■ Instruction ■
Beginning with the first line of the data below, extract each line up to and including the one containing "FLOOR_IN = 8.6". Copy them exactly and add nothing.

[Saved entries]
Begin
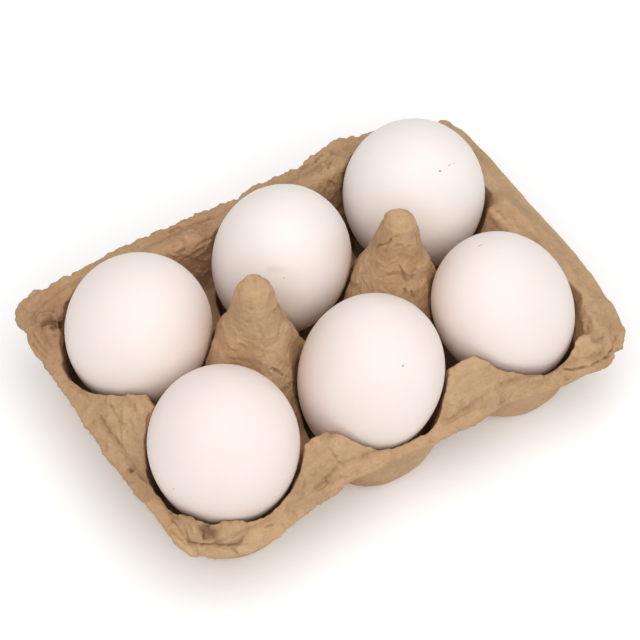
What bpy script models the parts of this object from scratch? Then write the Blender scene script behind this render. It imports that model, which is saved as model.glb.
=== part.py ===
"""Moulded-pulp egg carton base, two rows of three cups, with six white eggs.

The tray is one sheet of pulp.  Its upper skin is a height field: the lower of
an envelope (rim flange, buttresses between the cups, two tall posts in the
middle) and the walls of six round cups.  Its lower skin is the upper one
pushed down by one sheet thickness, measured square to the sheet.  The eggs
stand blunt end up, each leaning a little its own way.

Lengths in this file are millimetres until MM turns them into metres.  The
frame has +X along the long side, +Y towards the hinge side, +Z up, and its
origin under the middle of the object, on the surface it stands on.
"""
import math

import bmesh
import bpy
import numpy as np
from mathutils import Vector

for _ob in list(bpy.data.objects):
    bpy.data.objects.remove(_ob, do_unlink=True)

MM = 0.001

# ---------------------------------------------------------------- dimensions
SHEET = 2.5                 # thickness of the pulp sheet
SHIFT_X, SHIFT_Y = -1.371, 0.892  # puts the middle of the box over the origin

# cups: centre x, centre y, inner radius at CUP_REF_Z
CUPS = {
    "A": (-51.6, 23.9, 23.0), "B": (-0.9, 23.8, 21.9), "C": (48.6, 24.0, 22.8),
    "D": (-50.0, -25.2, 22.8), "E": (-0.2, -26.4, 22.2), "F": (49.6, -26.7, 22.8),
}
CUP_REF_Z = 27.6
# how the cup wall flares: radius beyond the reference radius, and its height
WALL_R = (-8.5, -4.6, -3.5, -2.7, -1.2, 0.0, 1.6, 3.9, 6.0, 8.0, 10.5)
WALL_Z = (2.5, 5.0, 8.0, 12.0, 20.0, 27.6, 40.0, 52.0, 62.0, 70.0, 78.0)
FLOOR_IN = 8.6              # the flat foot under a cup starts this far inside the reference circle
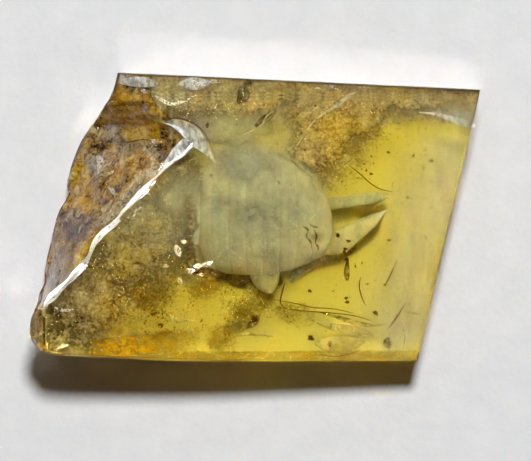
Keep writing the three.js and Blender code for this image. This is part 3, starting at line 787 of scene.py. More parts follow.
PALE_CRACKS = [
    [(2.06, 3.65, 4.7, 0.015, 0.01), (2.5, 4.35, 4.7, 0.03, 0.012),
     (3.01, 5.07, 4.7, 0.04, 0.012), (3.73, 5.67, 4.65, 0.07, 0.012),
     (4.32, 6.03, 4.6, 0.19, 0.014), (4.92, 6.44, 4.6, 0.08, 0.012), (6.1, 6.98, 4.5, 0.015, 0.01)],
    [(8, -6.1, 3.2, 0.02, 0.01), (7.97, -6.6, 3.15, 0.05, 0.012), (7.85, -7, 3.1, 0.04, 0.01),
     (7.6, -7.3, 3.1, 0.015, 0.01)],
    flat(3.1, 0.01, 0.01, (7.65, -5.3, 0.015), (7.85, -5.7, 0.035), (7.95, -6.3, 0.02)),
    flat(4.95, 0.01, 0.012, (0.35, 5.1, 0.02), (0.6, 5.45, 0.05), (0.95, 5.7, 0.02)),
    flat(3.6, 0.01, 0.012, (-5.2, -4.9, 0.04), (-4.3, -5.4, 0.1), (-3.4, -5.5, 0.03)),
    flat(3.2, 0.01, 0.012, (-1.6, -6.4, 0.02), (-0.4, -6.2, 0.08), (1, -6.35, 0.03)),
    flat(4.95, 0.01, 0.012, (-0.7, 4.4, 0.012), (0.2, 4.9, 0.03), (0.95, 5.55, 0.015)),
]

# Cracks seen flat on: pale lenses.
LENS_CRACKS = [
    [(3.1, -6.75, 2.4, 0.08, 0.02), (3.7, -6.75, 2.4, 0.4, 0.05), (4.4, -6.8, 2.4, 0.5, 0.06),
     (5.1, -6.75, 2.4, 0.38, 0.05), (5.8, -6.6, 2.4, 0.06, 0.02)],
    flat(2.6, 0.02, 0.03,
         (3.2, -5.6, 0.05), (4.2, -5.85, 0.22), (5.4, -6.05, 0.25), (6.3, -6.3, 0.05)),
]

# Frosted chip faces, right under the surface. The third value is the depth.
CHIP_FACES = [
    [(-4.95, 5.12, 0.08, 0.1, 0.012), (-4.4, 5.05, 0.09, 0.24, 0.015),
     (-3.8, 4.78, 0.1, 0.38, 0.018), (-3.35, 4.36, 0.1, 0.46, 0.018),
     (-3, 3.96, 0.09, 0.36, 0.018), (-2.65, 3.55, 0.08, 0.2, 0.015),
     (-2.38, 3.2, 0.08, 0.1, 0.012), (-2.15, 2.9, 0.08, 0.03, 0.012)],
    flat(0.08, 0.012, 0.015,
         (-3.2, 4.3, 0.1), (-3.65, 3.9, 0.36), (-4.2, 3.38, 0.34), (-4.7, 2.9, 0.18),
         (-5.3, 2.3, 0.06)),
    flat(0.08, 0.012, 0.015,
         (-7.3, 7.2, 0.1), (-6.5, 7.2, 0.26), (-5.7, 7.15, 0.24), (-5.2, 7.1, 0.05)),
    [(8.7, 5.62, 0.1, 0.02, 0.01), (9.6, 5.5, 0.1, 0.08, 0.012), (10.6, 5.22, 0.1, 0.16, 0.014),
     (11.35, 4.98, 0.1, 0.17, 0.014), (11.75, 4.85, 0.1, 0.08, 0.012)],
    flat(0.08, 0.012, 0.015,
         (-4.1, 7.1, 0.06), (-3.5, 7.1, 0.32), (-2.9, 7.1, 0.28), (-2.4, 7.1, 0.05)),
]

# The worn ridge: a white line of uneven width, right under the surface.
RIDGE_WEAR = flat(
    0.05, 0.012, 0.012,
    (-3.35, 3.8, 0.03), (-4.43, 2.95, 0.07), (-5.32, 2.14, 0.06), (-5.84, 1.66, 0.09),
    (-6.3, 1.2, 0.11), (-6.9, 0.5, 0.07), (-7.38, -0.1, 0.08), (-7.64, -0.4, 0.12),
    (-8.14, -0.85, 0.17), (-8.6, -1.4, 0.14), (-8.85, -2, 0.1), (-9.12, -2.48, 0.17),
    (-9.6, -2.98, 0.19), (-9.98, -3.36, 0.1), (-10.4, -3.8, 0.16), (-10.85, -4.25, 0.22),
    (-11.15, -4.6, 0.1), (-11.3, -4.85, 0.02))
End
■ Exercise result ■
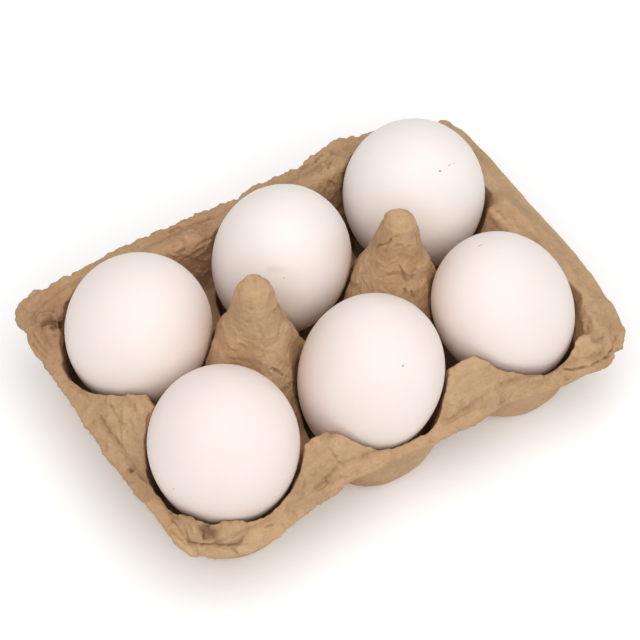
What bpy script models the parts of this object from scratch? Then write the Blender scene script behind this render. It imports that model, which is saved as model.glb.
=== part.py ===
"""Moulded-pulp egg carton base, two rows of three cups, with six white eggs.

The tray is one sheet of pulp.  Its upper skin is a height field: the lower of
an envelope (rim flange, buttresses between the cups, two tall posts in the
middle) and the walls of six round cups.  Its lower skin is the upper one
pushed down by one sheet thickness, measured square to the sheet.  The eggs
stand blunt end up, each leaning a little its own way.

Lengths in this file are millimetres until MM turns them into metres.  The
frame has +X along the long side, +Y towards the hinge side, +Z up, and its
origin under the middle of the object, on the surface it stands on.
"""
import math

import bmesh
import bpy
import numpy as np
from mathutils import Vector

for _ob in list(bpy.data.objects):
    bpy.data.objects.remove(_ob, do_unlink=True)

MM = 0.001

# ---------------------------------------------------------------- dimensions
SHEET = 2.5                 # thickness of the pulp sheet
SHIFT_X, SHIFT_Y = -1.371, 0.892  # puts the middle of the box over the origin

# cups: centre x, centre y, inner radius at CUP_REF_Z
CUPS = {
    "A": (-51.6, 23.9, 23.0), "B": (-0.9, 23.8, 21.9), "C": (48.6, 24.0, 22.8),
    "D": (-50.0, -25.2, 22.8), "E": (-0.2, -26.4, 22.2), "F": (49.6, -26.7, 22.8),
}
CUP_REF_Z = 27.6
# how the cup wall flares: radius beyond the reference radius, and its height
WALL_R = (-8.5, -4.6, -3.5, -2.7, -1.2, 0.0, 1.6, 3.9, 6.0, 8.0, 10.5)
WALL_Z = (2.5, 5.0, 8.0, 12.0, 20.0, 27.6, 40.0, 52.0, 62.0, 70.0, 78.0)
FLOOR_IN = 8.6              # the flat foot under a cup starts this far inside the reference circle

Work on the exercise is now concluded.